Reproduce the first line and every line after it, exactly, through the one containing "return joined(*[curve(side[name], step)". Leave out the rest.

• • •

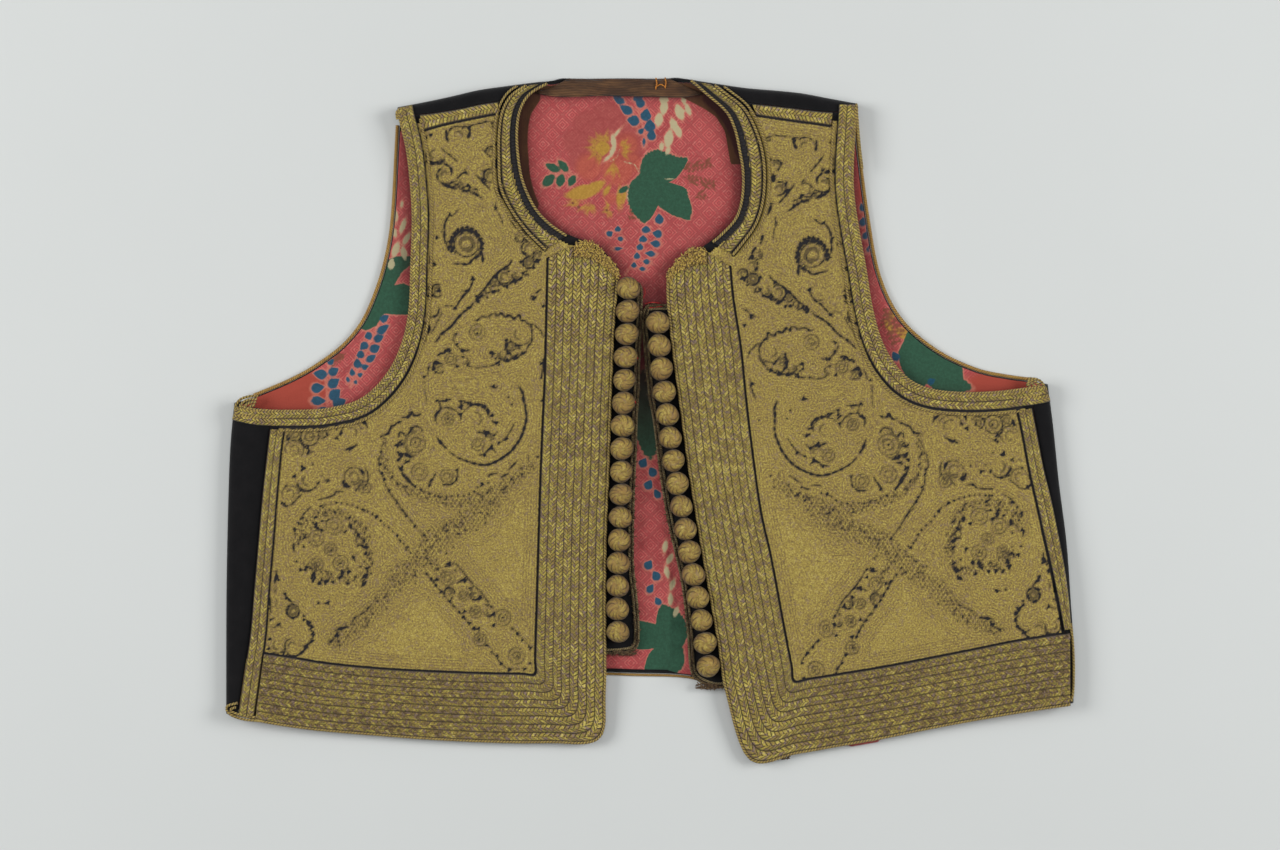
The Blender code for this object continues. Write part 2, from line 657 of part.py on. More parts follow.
def back_pattern():
    """The back with its side and shoulder flaps, flat and unfolded."""
    pieces = [curve(BACK_NECK, 5.0)]
    for side, armhole in ((RIGHT, RIGHT_BACK_ARMHOLE), (LEFT, LEFT_BACK_ARMHOLE)):
        seam = curve(side["shoulder"], SEAM_STEP)
        shoulder = [shoulder_flap_point(x, y + GAP) for x, y in seam]
        edge = beside(curve(armhole, 9.0), -side["toward_side"] * (PIPING + GAP))
        corner_x, corner_y = side["armhole_on_shoulder"][0]
        turn_y = shoulder_turn(corner_x)
        over_shoulder = [(corner_x, turn_y + HALF_TURN * k / FOLD_FACETS) for k in range(FOLD_FACETS, -1, -1)]
        seam = curve(side["side"], SEAM_STEP)
        flap = [side_flap_point(side, x + side["toward_side"] * GAP, y) for x, y in seam]
        around = curve([tuple(edge[-1]), flap[-1]], 4.0)
        if side is RIGHT:
            hem = beside(curve(BACK_HEM, 14.0), -(PIPING + GAP))
            pieces += [shoulder[::-1], over_shoulder, edge, around, flap[::-1], hem]
        else:
            pieces += [flap, around[::-1], edge[::-1], over_shoulder[::-1], shoulder]
    return joined(*pieces)


def front_outline(side, step):
    names = ("shoulder", "neckline", "centre", "hem", "side", "armhole")
    return joined(*[curve(side[name], step) for name in names])


def boss_rings(side):
    rings = []
    for x, y, radius in side["bosses"]:
        for share in (1.0, 0.72, 0.3):
            count = 12 if share > 0.5 else 6
            turns = [2 * math.pi * k / count for k in range(count + 1)]
            rings.append([(x + radius * share * math.cos(t), y + radius * share * math.sin(t)) for t in turns])
    return rings


def boss_rise(side, x, y):
    """How far the couched gold stands up over a point of the plan."""
    for boss_x, boss_y, radius in side["bosses"]:
        share = math.dist((x, y), (boss_x, boss_y)) / radius
        if share < 0.4:
            return BOSS_RISE * 0.45
        if share < 0.9:
            return BOSS_RISE
    return 0.0


def rows_under_border(side, outline):
    """Lines of the front's outer face along and across its border, so that the two lie together."""
    grid = across(side["border"], FRONT_SHARES, peak=side["border_peak"])
    rows = [[row[k] for row in grid] for k in range(len(grid[0]))] + grid
    within = inset(outline, 1.0)
    kept = [[point for point in row if is_inside(within, *point)] for row in rows]
    return [row for row in kept if len(row) > 1]


def build_back():
    outline = back_pattern()
    lines = fold_lines()
    wall(
        "back", outline, lambda x, y: laid(x, y, 0.0), lambda x, y: laid(x, y, WOOL),
        WOOL_BLACK, 0.9, lines, 34.0,
    )
    outer = WOOL + GAP
    wall(
        "back_lining", inset(outline, LINING_INSET), lambda x, y: laid(x, y, outer),
        lambda x, y: laid(x, y, outer + LINING), LINING_RED, 0.8, lines, 34.0,
    )
    depth = outer + LINING + GAP
    neck = [(x, y - LINING_INSET) for x, y in curve(BACK_NECK[3:8], 7.0)]
    facing = joined(curve(FACING_EDGE, 8.0), neck[::-1])
    wall(
        "neck_facing", facing, lambda x, y: laid(x, y, depth),
        lambda x, y: laid(x, y, depth + FACING), FACING_BROWN, 0.7, lines, 12.0,
    )


def build_piping():
    middle = PIPING / 2
    for side, rows in ((LEFT, LEFT_BACK_ARMHOLE), (RIGHT, RIGHT_BACK_ARMHOLE)):
        path = beside(curve(rows, 9.0), -side["toward_side"] * middle)[1:-1]
        tube("armhole_piping_" + side["name"], path, middle, 6, PIPING_ORANGE)
    path = beside(curve(BACK_HEM, 14.0), -middle)[2:-2]
    tube("hem_piping", path, middle, 6, PIPING_ORANGE)


def build_front(side):
    name = side["name"]

    def lifted(extra):
        return lambda x, y: (x, y, front_underside(side, x, y) + extra)

    def outer(x, y):
        return x, y, front_underside(side, x, y) + FRONT_STACK + boss_rise(side, x, y)

    def lining_inset(x, y):
        shows = side["lining_shows"]
        if shows and shows[0] < x < shows[1] and y < -150.0:
            return -1.1
        return LINING_INSET

    outline = front_outline(side, SEAM_STEP)
    wall(
        "front_" + name, outline, outer, lifted(LINING + GAP),
        GOLD_GROUND, 0.6, [], 28.0, boss_rings(side) + rows_under_border(side, outline), 15.0,
    )
    wall(
        "front_lining_" + name, inset(front_outline(side, 13.0), lining_inset), lifted(LINING), lifted(0.0),
        LINING_RED, 0.8, [], 28.0,
    )
    for kind, plaits, per_row, peak in BRAIDS:
        rows = armhole_rows(side) if kind == "armhole_braid" else side[kind]
        profile = ribs(plaits)
        grid = across(rows, profile, per_row, peak * side["border_peak"])
        band(kind + "_" + name, side, grid, profile)
    build_strip(side)


def armhole_rows(side):
    """Rows across the armhole braid, from the side fold up over the shoulder."""
    edge = np.vstack([
        side["armhole_on_side"][:0:-1], curve(side["armhole"], SEAM_STEP), side["armhole_on_shoulder"][-2::-1],
    ])
    into = side["toward_side"]
    return np.column_stack([beside(edge, into * BRAID_SET_IN), beside(edge, into * side["armhole_width"])])


def build_strip(side):
    low = WOOL + GAP + LINING + GAP
    outline = joined(curve(side["strip"], 9.0), curve(side["strip_under"], 20.0))
    wall(
        "button_strip_" + side["name"], outline, lambda x, y: (x, y, low + STRIP),
        lambda x, y: (x, y, low), WOOL_BLACK, 0.8, [], 30.0,
    )


def build_buttons(side):
    """Small balls wound with thread. Each stands on the strip, a little flat underneath."""
    low = WOOL + GAP + LINING + GAP + STRIP + GAP
    rings = ((0.5, 0.0), (0.96, 0.3), (0.97, 0.62), (0.6, 0.93))
    sides = 10
    places = evenly(spline(side["buttons"], 6), count=BUTTONS_A_SIDE)
    for number, (x, y) in enumerate(places, 1):
        points = []
        for share, height in rings:
            for k in range(sides):
                turn = 2 * math.pi * (k + 0.5) / sides
                radius = BUTTON_RADIUS * share
                out = (radius * math.cos(turn), radius * math.sin(turn))
                points.append((x + out[0], y + out[1], low + BUTTON_HEIGHT * height))
        points.append((x, y, low + BUTTON_HEIGHT))
        faces = [list(range(sides))[::-1]]
        for ring in range(len(rings) - 1):
            for k in range(sides):
                a, b = ring * sides + k, ring * sides + (k + 1) % sides
                faces.append([a, b, b + sides, a + sides])
        last = (len(rings) - 1) * sides
        faces += [[last + k, last + (k + 1) % sides, len(points) - 1] for k in range(sides)]
        mesh_object(f"button_{side['name']}_{number:02d}", points, faces, BUTTON_GOLD, 0.5)


def centre_on_origin():
    """Moves the whole vest so that its box stands on the table with the origin at its middle."""
    bpy.context.view_layer.update()
    corners = [obj.matrix_world @ Vector(corner) for obj in bpy.data.objects for corner in obj.bound_box]
    lows = [min(c[k] for c in corners) for k in range(3)]
    highs = [max(c[k] for c in corners) for k in range(3)]
    shift = Vector(((lows[0] + highs[0]) / 2, (lows[1] + highs[1]) / 2, lows[2]))
    for obj in bpy.data.objects:
        for vertex in obj.data.vertices:
            vertex.co -= shift


def main():
    clear_scene()
    build_back()
    build_piping()
    for side in (LEFT, RIGHT):
        build_front(side)
        build_buttons(side)
    centre_on_origin()


main()
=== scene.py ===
"""The looks of a folk vest laid flat: wool, couched gold, gold braid, a printed lining and thread balls."""

import math

import bmesh
import bpy
import numpy as np
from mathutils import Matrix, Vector
from mathutils.geometry import delaunay_2d_cdt


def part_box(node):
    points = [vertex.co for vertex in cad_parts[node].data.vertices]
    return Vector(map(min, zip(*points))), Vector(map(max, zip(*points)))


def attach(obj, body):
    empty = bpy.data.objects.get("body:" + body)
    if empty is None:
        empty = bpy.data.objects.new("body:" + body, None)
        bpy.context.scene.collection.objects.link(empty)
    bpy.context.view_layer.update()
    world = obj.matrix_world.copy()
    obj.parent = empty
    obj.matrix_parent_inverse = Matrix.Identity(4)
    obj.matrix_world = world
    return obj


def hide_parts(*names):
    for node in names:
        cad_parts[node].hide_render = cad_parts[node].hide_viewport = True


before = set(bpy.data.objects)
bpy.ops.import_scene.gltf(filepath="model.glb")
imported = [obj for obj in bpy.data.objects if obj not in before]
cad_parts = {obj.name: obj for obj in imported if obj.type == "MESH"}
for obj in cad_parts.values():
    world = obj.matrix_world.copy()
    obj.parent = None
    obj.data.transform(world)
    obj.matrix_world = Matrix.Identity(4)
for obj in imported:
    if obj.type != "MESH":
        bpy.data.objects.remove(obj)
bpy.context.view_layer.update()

bl_info = {
    "name": "Folk vest looks",
    "version": (1, 0, 0),
    "blender": (4, 5, 0),
    "location": "View3D > Sidebar > Vest",
    "description": "Dresses the packed vest in wool, couched gold, braid, printed lining and thread",
    "category": "Object",
}

MM = 0.001
# Thicknesses, heights and distances in millimetres
GAP = 0.3
WOOL = 1.5
LINING = 0.8
FRONT = 2.2
FACING = 0.6
STRIP = 1.0
FOLD_RADIUS = 4.5
FOLD_FACETS = 14
HALF_TURN = math.pi * FOLD_RADIUS
LINING_INSET = 2.0
PIPING = 1.6
BRAID_RISE = 1.6
BRAID_VALLEY = 0.9
BRAID_SET_IN = 0.2
BUTTONS_A_SIDE = 16
BUTTON_RADIUS = 5.9
BUTTON_HEIGHT = 11.5
BUTTON_FOOT = 0.38 * math.pi
BALL_ROUNDS, BALL_RINGS, BALL_WEDGES = 48, 26, 9
FOLD_CLEARANCE = 0.4
SEAM_HEIGHT = 2 * FOLD_RADIUS - FRONT - GAP - LINING
REST_HEIGHT = 3.15
ON_LINING = WOOL + GAP + LINING + GAP
STRIP_HEIGHT = ON_LINING + STRIP + GAP
WAVE = 0.5
SEAM_REACH = 62.0
STRIP_REACH = 26.0
STRIP_HOLD = 9.0
HEM_DROP = 2.2
HEM_REACH = 30.0
FRONT_STACK = LINING + GAP + FRONT
NECK_TURN = 14.0
NECK_FLAT = 188.5
FAINT = 0.1
STRAND_LEAN = 1.0
STRAND_PITCH = 2.05
HEM_TURN = (262.0, 290.0)
LATTICE = 7.6
NOT_PRINTED = -6.0
LOOP_SHARES = (1.0, 0.76, 0.52, 0.28)
FRAY = {"strands": 1, "pitch": 2.0, "sides": 6, "step": 0.6}
THREE_PLY = {"strands": 3, "pitch": 4.0, "sides": 12}

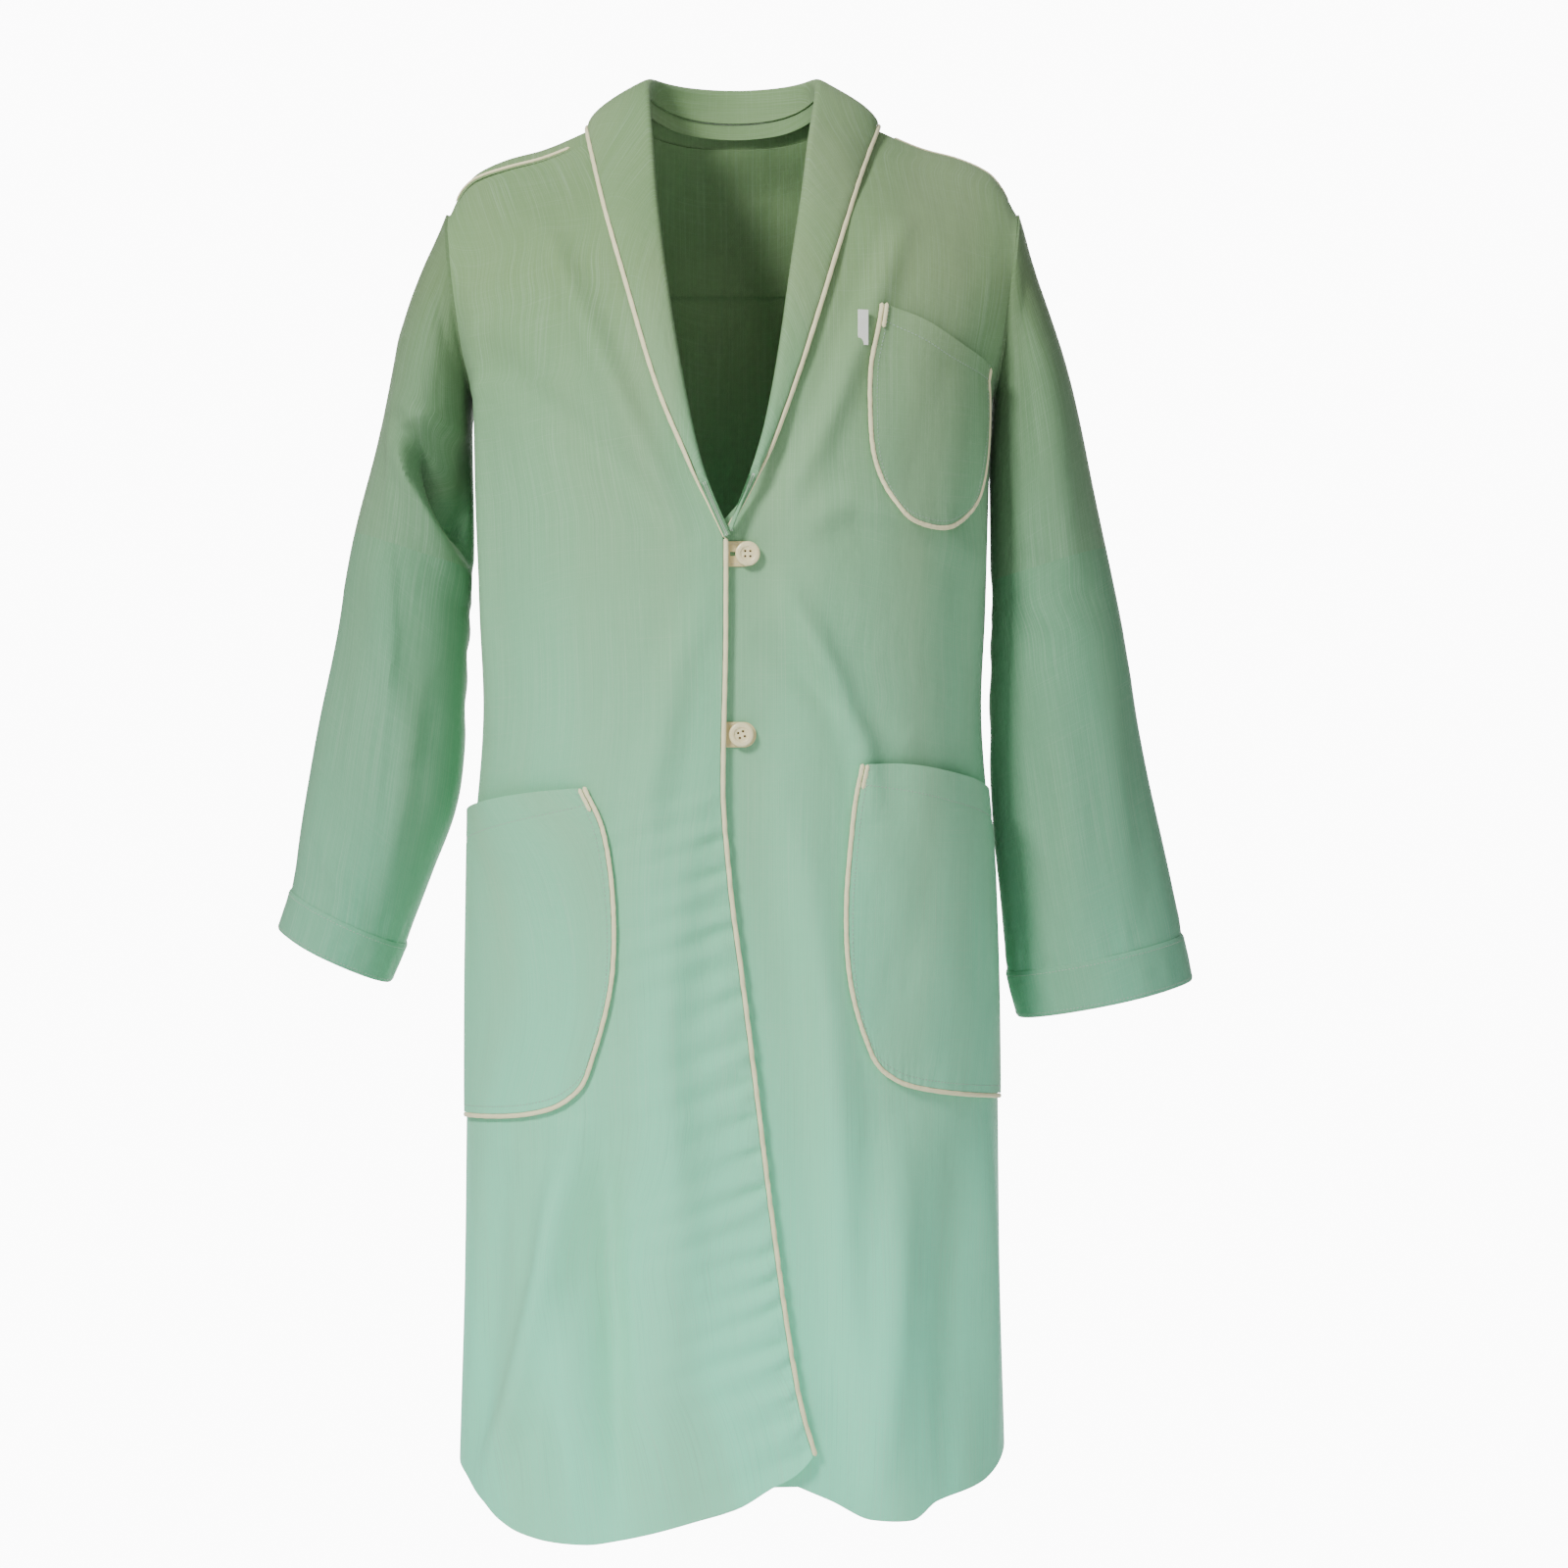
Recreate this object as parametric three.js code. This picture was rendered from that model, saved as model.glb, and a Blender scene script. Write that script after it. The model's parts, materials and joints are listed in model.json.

• • •

▶ [Expected answer]
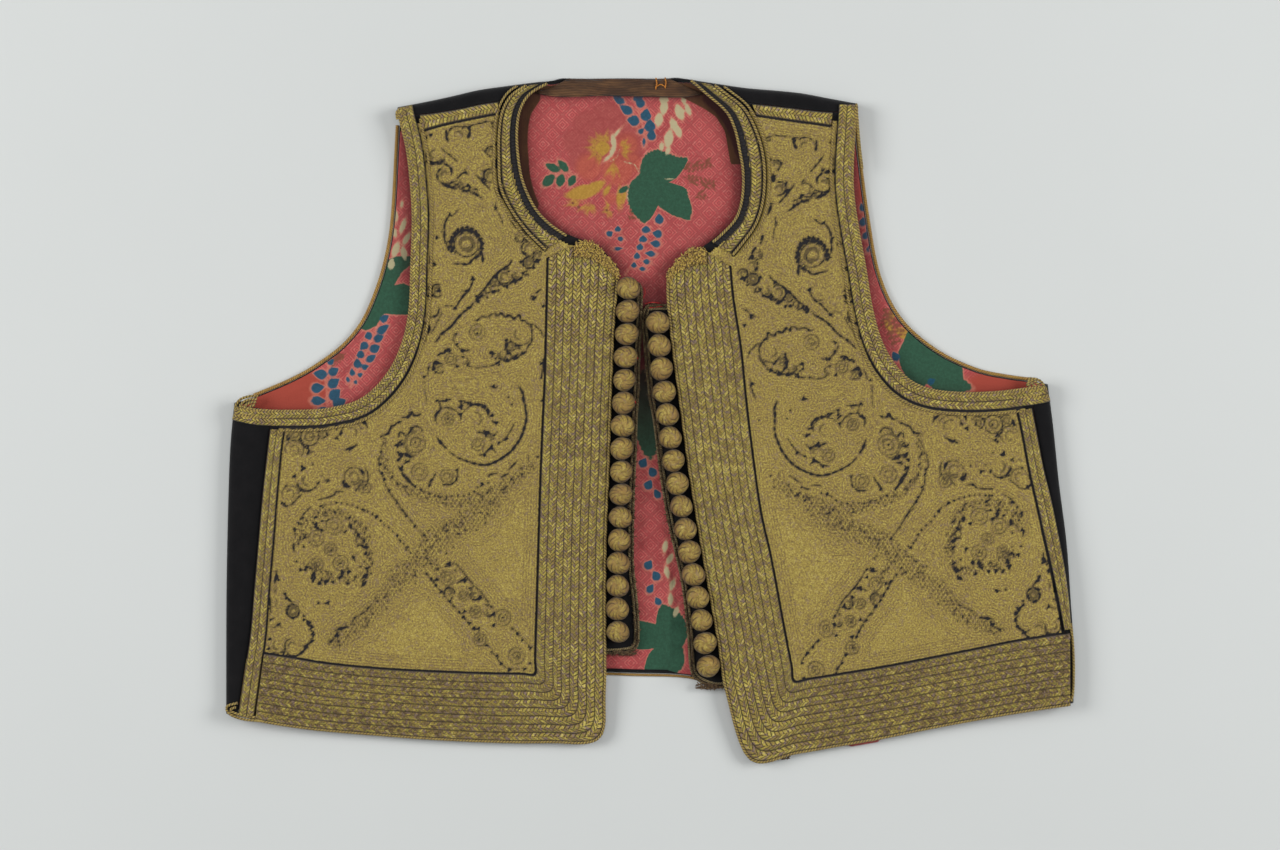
The Blender code for this object continues. Write part 2, from line 657 of part.py on. More parts follow.
def back_pattern():
    """The back with its side and shoulder flaps, flat and unfolded."""
    pieces = [curve(BACK_NECK, 5.0)]
    for side, armhole in ((RIGHT, RIGHT_BACK_ARMHOLE), (LEFT, LEFT_BACK_ARMHOLE)):
        seam = curve(side["shoulder"], SEAM_STEP)
        shoulder = [shoulder_flap_point(x, y + GAP) for x, y in seam]
        edge = beside(curve(armhole, 9.0), -side["toward_side"] * (PIPING + GAP))
        corner_x, corner_y = side["armhole_on_shoulder"][0]
        turn_y = shoulder_turn(corner_x)
        over_shoulder = [(corner_x, turn_y + HALF_TURN * k / FOLD_FACETS) for k in range(FOLD_FACETS, -1, -1)]
        seam = curve(side["side"], SEAM_STEP)
        flap = [side_flap_point(side, x + side["toward_side"] * GAP, y) for x, y in seam]
        around = curve([tuple(edge[-1]), flap[-1]], 4.0)
        if side is RIGHT:
            hem = beside(curve(BACK_HEM, 14.0), -(PIPING + GAP))
            pieces += [shoulder[::-1], over_shoulder, edge, around, flap[::-1], hem]
        else:
            pieces += [flap, around[::-1], edge[::-1], over_shoulder[::-1], shoulder]
    return joined(*pieces)


def front_outline(side, step):
    names = ("shoulder", "neckline", "centre", "hem", "side", "armhole")
    return joined(*[curve(side[name], step) for name in names])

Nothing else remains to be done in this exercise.